> [Stored data]:
______
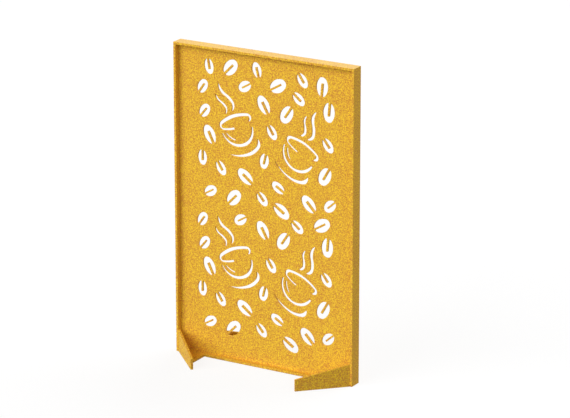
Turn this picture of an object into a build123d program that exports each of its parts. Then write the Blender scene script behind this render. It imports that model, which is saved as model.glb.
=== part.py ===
from build123d import *
from math import sqrt
import os

# Free-standing partition: a board frame on four diagonal feet, round a stencil-cut panel.
# Millimetres. X runs along the width, Y from the front to the back, Z up. The origin is on the
# floor, under the middle of the screen.

# Frame of four boards, with full-height stiles and the rails between them
screen_height = 1900.0
screen_width = 1200.0
frame_depth = 80.0
board_thickness = 15.0
edge_ease = 1.0

# Panel, held in a groove that runs round the inside of the frame
panel_thickness = 12.0
groove_depth = 6.0
panel_face_play = 0.1
panel_edge_gap = 1.0

# Feet: an upright brace set diagonally at each lower corner, and a triangular base in its angle
brace_reach = 231.0
brace_root_height = 135.0
brace_tip_height = 70.0
base_leg = 160.0

# Loose tenons, each glued into a mortise in both of the boards that it joins
tenon_thickness = 5.0
tenon_play = 0.15
tenon_end_gap = 1.0
tenon_face_depth = 10.0
tenon_end_depth = 20.0
corner_tenon_width = 24.0
corner_tenon_inset = 18.0
root_tenon_width = 60.0
root_tenon_depth = 9.0
root_tenon_inset = 7.5
base_tenon_width = 50.0

# Coffee beans cut through the panel; a tab of the panel is left in each one as its crease
large_bean_length = 119.0
large_bean_width = 79.0
large_tab_width = 12.5
large_tab_reach = 80.0
small_bean_length = 95.0
small_bean_width = 64.5
small_tab_width = 10.5
small_tab_reach = 65.0

# Cups cut through the panel as brush strokes, drawn upright about the middle of the rim
cup_width = 230.0

# The pattern is laid twice, one repeat below the other, and each repeat drifts a little to the left
repeat_share = 0.4315
repeat_drift = 7.0

# How far a cutting tool runs past the face that it opens
overrun = 5.0

# Beans and cups: the turn in degrees, anticlockwise from the front, then the place across the opening
# as a share of its width, and the place down from the repeat's top as a share of the repeat's height.
# A bean's turn is the direction from its middle to the rim that its tab grows from.
large_bean_turns_and_shares = (
    (85, 0.857, 0.342),
    (296, 0.176, 0.644),
    (60, 0.835, 0.817),
    (323, 0.381, 0.917),
    (313, 0.745, 1.041),
    (225, 0.315, 1.09),
)
small_bean_turns_and_shares = (
    (235, 0.137, 0.291),
    (230, 0.148, 0.47),
    (122, 0.535, 0.555),
    (127, 0.852, 0.585),
    (76, 0.491, 0.778),
    (90, 0.133, 0.825),
    (122, 0.241, 0.882),
    (329, 0.57, 0.958),
    (41, 0.864, 1.03),
    (210, 0.179, 1.068),
    (130, 0.479, 1.063),
)
cup_turns_and_shares = (
    (22, 0.325, 0.515),
    (-27, 0.71, 0.635),
)

# Beans that are only in the upper repeat, where they fill the row under the top rail
upper_large_turns_and_shares = (
    (225, 0.299, 0.123),
    (265, 0.819, 0.162),
    (210, 0.57, 0.206),
    (299, 0.488, 0.362),
    (56, 0.619, 0.407),
)
upper_small_turns_and_shares = (
    (100, 0.175, 0.137),
    (285, 0.45, 0.112),
    (125, 0.708, 0.138),
    (30, 0.38, 0.247),
    (140, 0.687, 0.278),
)

# Beans that are only in the lower repeat
lower_large_turns_and_shares = (
    (146, 0.595, 0.13),
    (211, 0.826, 0.183),
    (299, 0.488, 0.298),
    (56, 0.606, 0.352),
    (146, 0.648, 1.13),
)
lower_small_turns_and_shares = (
    (140, 0.686, 0.228),
    (30, 0.358, 0.248),
)

# Strokes of the cup, in shares of its width: points along one side and along the other, both from the
# same end. Each side is a chain of arcs, and an arc takes three points, with its last one shared.
rim_outer_shares = (
    (0.385, -0.105),
    (0.465, -0.078),
    (0.506, -0.005),
    (0.483, 0.065),
    (0.415, 0.112),
    (0.21, 0.162),
    (0.0, 0.182),
    (-0.22, 0.158),
    (-0.425, 0.1),
    (-0.49, 0.045),
    (-0.51, -0.02),
    (-0.483, -0.088),
    (-0.41, -0.138),
    (-0.25, -0.18),
    (-0.085, -0.195),
)
rim_inner_shares = (
    (0.38, -0.083),
    (0.418, -0.028),
    (0.4, 0.035),
    (0.205, 0.08),
    (0.0, 0.098),
    (-0.21, 0.075),
    (-0.41, 0.02),
    (-0.435, -0.03),
    (-0.41, -0.078),
    (-0.25, -0.12),
    (-0.085, -0.14),
)
bowl_outer_shares = (
    (-0.51, -0.2),
    (-0.455, -0.4),
    (-0.345, -0.548),
    (-0.19, -0.64),
    (0.0, -0.672),
    (0.27, -0.592),
    (0.455, -0.26),
)
bowl_inner_shares = (
    (-0.465, -0.195),
    (-0.41, -0.352),
    (-0.31, -0.475),
    (-0.17, -0.56),
    (0.0, -0.595),
    (0.24, -0.512),
    (0.405, -0.25),
)
highlight_outer_shares = (
    (-0.394, -0.232),
    (-0.313, -0.378),
    (-0.188, -0.482),
)
highlight_inner_shares = (
    (-0.35, -0.22),
    (-0.275, -0.34),
    (-0.162, -0.44),
)
saucer_outer_shares = (
    (-0.51, -0.755),
    (-0.265, -0.885),
    (0.0, -0.935),
    (0.228, -0.917),
    (0.415, -0.838),
    (0.502, -0.73),
    (0.48, -0.58),
)
saucer_inner_shares = (
    (-0.505, -0.742),
    (-0.265, -0.832),
    (0.0, -0.862),
    (0.19, -0.837),
    (0.343, -0.772),
    (0.415, -0.695),
    (0.455, -0.58),
)
large_steam_left_shares = (
    (-0.112, 1.06),
    (-0.158, 0.9),
    (-0.105, 0.735),
    (0.0, 0.588),
    (0.06, 0.45),
    (0.045, 0.355),
    (-0.005, 0.275),
)
large_steam_right_shares = (
    (-0.092, 1.065),
    (-0.066, 0.885),
    (0.01, 0.74),
    (0.108, 0.6),
    (0.152, 0.46),
    (0.12, 0.345),
    (0.03, 0.272),
)
small_steam_left_shares = (
    (-0.292, 0.81),
    (-0.322, 0.715),
    (-0.285, 0.6),
    (-0.205, 0.475),
    (-0.165, 0.375),
    (-0.18, 0.315),
    (-0.215, 0.252),
)
small_steam_right_shares = (
    (-0.275, 0.81),
    (-0.262, 0.715),
    (-0.212, 0.612),
    (-0.132, 0.512),
    (-0.088, 0.4),
    (-0.11, 0.325),
    (-0.168, 0.25),
)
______
> [The problem]: Track down every line with the word "into" and copy it.

> [Exercise result]:
Turn this picture of an object into a build123d program that exports each of its parts. Then write the Blender scene script behind this render. It imports that model, which is saved as model.glb.
# Loose tenons, each glued into a mortise in both of the boards that it joins